TASK TO COMPLETE | In the entries that follow, the first line to write out is the one containing "What FreeCAD Python", and the last is the one containing "pocket_nose = 5.0". Reproduce that stretch exactly, with nothing before or after it.

MATERIAL FOR THE TASK |
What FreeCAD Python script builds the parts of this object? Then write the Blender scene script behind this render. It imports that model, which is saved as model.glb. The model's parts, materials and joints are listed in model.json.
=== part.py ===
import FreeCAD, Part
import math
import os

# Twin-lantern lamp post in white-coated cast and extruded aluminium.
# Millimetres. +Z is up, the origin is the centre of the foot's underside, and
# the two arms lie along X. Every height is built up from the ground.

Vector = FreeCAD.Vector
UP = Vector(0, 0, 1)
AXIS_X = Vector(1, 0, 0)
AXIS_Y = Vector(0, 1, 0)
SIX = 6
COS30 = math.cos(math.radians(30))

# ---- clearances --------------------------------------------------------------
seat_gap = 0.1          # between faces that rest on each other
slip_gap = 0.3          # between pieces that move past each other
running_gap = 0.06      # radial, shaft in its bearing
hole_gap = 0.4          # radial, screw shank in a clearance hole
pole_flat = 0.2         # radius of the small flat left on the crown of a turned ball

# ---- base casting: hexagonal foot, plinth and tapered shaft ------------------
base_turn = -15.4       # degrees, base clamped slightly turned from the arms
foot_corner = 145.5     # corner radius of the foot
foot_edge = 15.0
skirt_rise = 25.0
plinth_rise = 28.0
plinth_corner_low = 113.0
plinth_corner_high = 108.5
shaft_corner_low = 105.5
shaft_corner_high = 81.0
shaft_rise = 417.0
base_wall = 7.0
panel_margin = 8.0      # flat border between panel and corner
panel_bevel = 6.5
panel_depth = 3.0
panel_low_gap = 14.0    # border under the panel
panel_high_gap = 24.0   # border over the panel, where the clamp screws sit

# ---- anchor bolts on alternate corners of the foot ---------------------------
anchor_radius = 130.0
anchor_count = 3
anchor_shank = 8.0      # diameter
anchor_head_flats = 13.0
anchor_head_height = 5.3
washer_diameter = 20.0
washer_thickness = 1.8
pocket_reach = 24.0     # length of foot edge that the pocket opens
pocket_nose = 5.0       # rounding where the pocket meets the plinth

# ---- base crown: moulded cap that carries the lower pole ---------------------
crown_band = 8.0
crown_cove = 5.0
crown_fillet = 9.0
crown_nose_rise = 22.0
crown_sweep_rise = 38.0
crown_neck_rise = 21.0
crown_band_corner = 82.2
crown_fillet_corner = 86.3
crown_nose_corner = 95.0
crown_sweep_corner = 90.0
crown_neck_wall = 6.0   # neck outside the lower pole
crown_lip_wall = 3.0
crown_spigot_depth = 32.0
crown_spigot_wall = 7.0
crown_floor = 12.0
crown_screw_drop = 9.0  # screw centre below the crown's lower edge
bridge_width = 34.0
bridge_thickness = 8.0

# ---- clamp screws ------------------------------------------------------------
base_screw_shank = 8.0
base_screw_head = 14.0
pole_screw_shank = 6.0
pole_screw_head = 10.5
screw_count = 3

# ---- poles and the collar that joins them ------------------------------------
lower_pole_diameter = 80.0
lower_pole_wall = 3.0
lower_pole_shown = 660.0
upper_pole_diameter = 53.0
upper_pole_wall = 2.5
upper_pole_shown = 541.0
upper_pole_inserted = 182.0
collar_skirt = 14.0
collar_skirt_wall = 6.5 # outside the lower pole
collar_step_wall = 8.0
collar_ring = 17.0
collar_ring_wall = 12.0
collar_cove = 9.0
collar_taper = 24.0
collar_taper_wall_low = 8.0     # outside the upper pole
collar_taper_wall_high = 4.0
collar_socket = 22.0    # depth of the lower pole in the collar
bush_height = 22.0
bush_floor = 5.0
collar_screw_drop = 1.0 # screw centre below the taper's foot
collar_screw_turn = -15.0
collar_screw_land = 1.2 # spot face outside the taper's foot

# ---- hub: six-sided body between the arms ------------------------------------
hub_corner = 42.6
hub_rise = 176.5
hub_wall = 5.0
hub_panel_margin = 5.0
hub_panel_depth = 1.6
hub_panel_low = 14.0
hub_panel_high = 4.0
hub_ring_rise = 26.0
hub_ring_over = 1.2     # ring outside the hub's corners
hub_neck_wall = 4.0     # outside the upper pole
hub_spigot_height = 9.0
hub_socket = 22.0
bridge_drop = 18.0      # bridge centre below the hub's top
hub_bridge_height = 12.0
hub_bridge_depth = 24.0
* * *
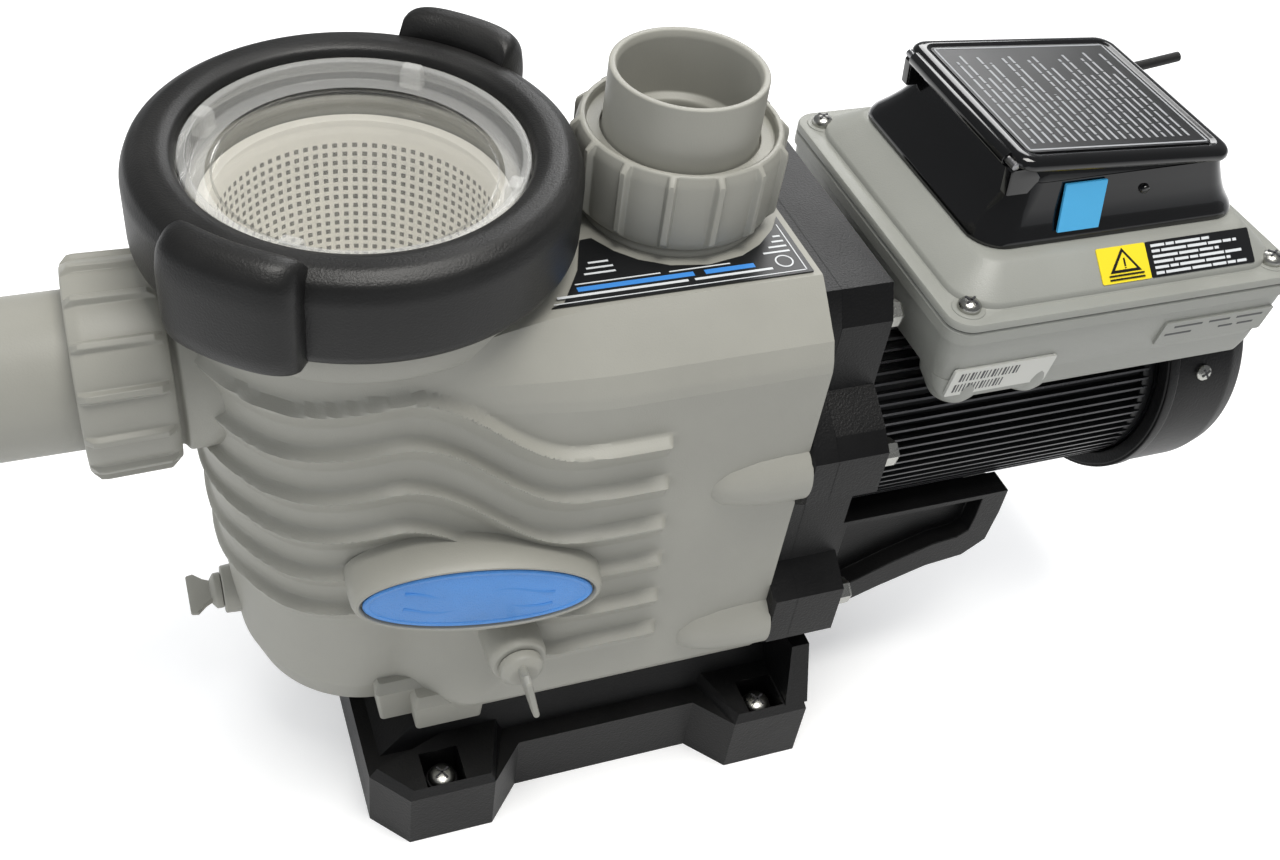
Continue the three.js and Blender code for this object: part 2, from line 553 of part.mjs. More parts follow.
---
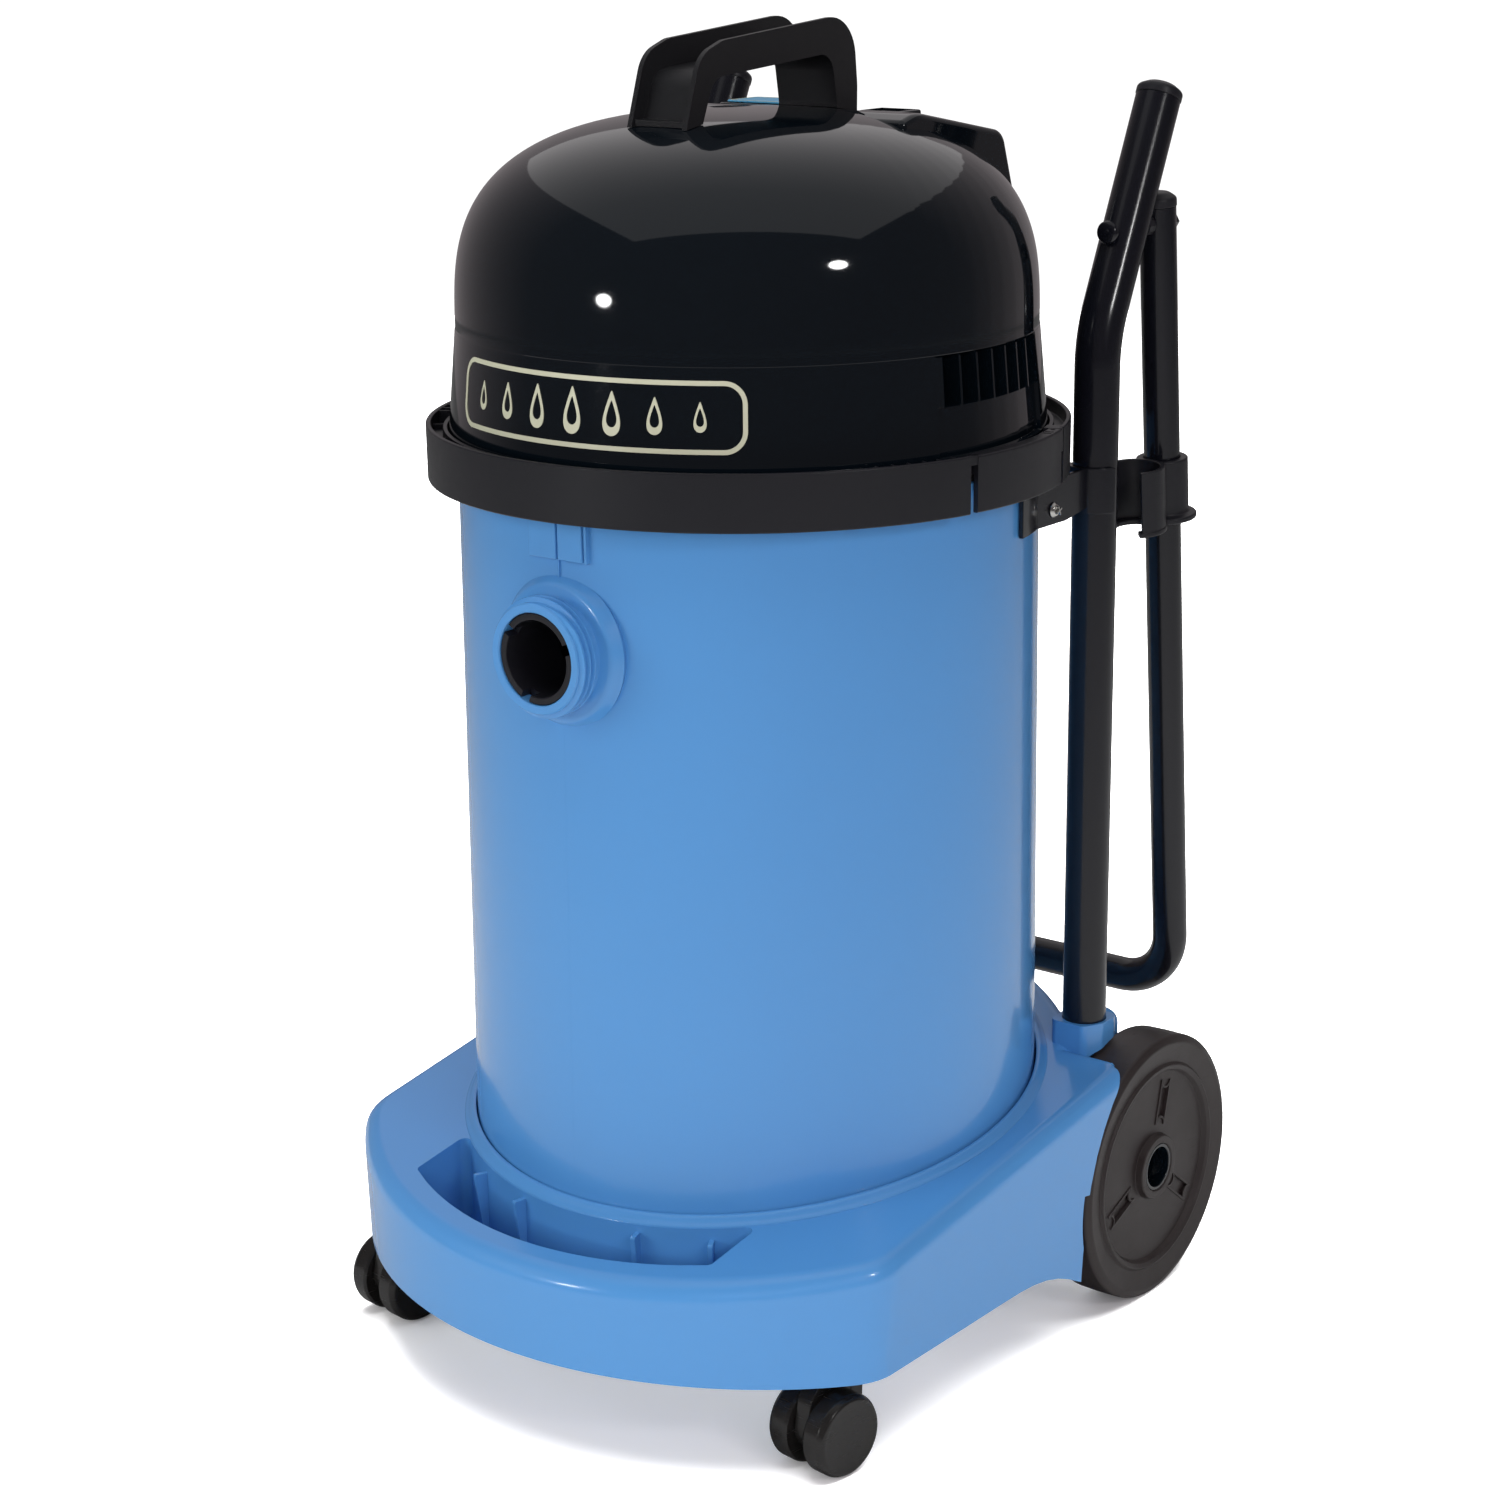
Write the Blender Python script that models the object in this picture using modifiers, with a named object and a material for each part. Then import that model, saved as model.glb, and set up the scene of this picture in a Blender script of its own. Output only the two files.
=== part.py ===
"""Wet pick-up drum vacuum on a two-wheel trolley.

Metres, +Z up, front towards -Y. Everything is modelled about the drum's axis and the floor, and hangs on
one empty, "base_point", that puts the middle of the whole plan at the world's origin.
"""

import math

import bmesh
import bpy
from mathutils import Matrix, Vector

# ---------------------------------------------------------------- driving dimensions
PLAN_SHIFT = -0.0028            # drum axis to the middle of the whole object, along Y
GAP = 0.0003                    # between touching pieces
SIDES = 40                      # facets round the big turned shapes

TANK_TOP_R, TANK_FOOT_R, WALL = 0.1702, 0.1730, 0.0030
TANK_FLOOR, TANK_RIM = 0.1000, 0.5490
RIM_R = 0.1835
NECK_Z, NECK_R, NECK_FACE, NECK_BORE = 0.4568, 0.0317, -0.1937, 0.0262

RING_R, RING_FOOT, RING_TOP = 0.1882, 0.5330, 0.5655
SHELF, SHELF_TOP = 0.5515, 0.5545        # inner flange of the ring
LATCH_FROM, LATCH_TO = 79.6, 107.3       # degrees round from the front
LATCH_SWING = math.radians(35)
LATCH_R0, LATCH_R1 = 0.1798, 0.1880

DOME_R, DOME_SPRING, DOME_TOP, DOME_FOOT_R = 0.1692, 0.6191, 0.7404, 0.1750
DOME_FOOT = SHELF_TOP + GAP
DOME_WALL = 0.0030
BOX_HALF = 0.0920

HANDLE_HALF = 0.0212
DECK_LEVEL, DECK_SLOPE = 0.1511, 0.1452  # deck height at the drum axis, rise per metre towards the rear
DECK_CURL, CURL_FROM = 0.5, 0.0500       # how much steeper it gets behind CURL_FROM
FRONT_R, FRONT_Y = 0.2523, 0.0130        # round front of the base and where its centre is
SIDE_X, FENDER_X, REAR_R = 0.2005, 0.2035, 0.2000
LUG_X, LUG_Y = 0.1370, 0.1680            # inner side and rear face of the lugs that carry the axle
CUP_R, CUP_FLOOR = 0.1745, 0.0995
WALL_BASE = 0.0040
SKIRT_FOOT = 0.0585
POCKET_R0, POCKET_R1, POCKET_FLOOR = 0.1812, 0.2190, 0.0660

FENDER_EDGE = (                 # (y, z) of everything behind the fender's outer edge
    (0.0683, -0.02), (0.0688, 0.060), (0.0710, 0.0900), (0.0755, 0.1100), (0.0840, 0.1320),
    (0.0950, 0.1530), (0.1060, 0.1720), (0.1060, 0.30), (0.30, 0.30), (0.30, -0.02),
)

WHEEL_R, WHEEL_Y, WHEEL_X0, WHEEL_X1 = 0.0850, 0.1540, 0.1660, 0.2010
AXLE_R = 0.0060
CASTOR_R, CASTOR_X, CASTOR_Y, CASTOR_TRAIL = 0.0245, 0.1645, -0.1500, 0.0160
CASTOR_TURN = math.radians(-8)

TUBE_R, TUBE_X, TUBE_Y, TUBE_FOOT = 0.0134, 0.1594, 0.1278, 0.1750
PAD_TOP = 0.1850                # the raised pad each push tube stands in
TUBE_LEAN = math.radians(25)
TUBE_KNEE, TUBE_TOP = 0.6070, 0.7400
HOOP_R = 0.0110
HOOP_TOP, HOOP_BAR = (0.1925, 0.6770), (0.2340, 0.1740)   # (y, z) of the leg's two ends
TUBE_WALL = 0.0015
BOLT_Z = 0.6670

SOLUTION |
What FreeCAD Python script builds the parts of this object? Then write the Blender scene script behind this render. It imports that model, which is saved as model.glb. The model's parts, materials and joints are listed in model.json.
=== part.py ===
import FreeCAD, Part
import math
import os

# Twin-lantern lamp post in white-coated cast and extruded aluminium.
# Millimetres. +Z is up, the origin is the centre of the foot's underside, and
# the two arms lie along X. Every height is built up from the ground.

Vector = FreeCAD.Vector
UP = Vector(0, 0, 1)
AXIS_X = Vector(1, 0, 0)
AXIS_Y = Vector(0, 1, 0)
SIX = 6
COS30 = math.cos(math.radians(30))

# ---- clearances --------------------------------------------------------------
seat_gap = 0.1          # between faces that rest on each other
slip_gap = 0.3          # between pieces that move past each other
running_gap = 0.06      # radial, shaft in its bearing
hole_gap = 0.4          # radial, screw shank in a clearance hole
pole_flat = 0.2         # radius of the small flat left on the crown of a turned ball

# ---- base casting: hexagonal foot, plinth and tapered shaft ------------------
base_turn = -15.4       # degrees, base clamped slightly turned from the arms
foot_corner = 145.5     # corner radius of the foot
foot_edge = 15.0
skirt_rise = 25.0
plinth_rise = 28.0
plinth_corner_low = 113.0
plinth_corner_high = 108.5
shaft_corner_low = 105.5
shaft_corner_high = 81.0
shaft_rise = 417.0
base_wall = 7.0
panel_margin = 8.0      # flat border between panel and corner
panel_bevel = 6.5
panel_depth = 3.0
panel_low_gap = 14.0    # border under the panel
panel_high_gap = 24.0   # border over the panel, where the clamp screws sit

# ---- anchor bolts on alternate corners of the foot ---------------------------
anchor_radius = 130.0
anchor_count = 3
anchor_shank = 8.0      # diameter
anchor_head_flats = 13.0
anchor_head_height = 5.3
washer_diameter = 20.0
washer_thickness = 1.8
pocket_reach = 24.0     # length of foot edge that the pocket opens
pocket_nose = 5.0       # rounding where the pocket meets the plinth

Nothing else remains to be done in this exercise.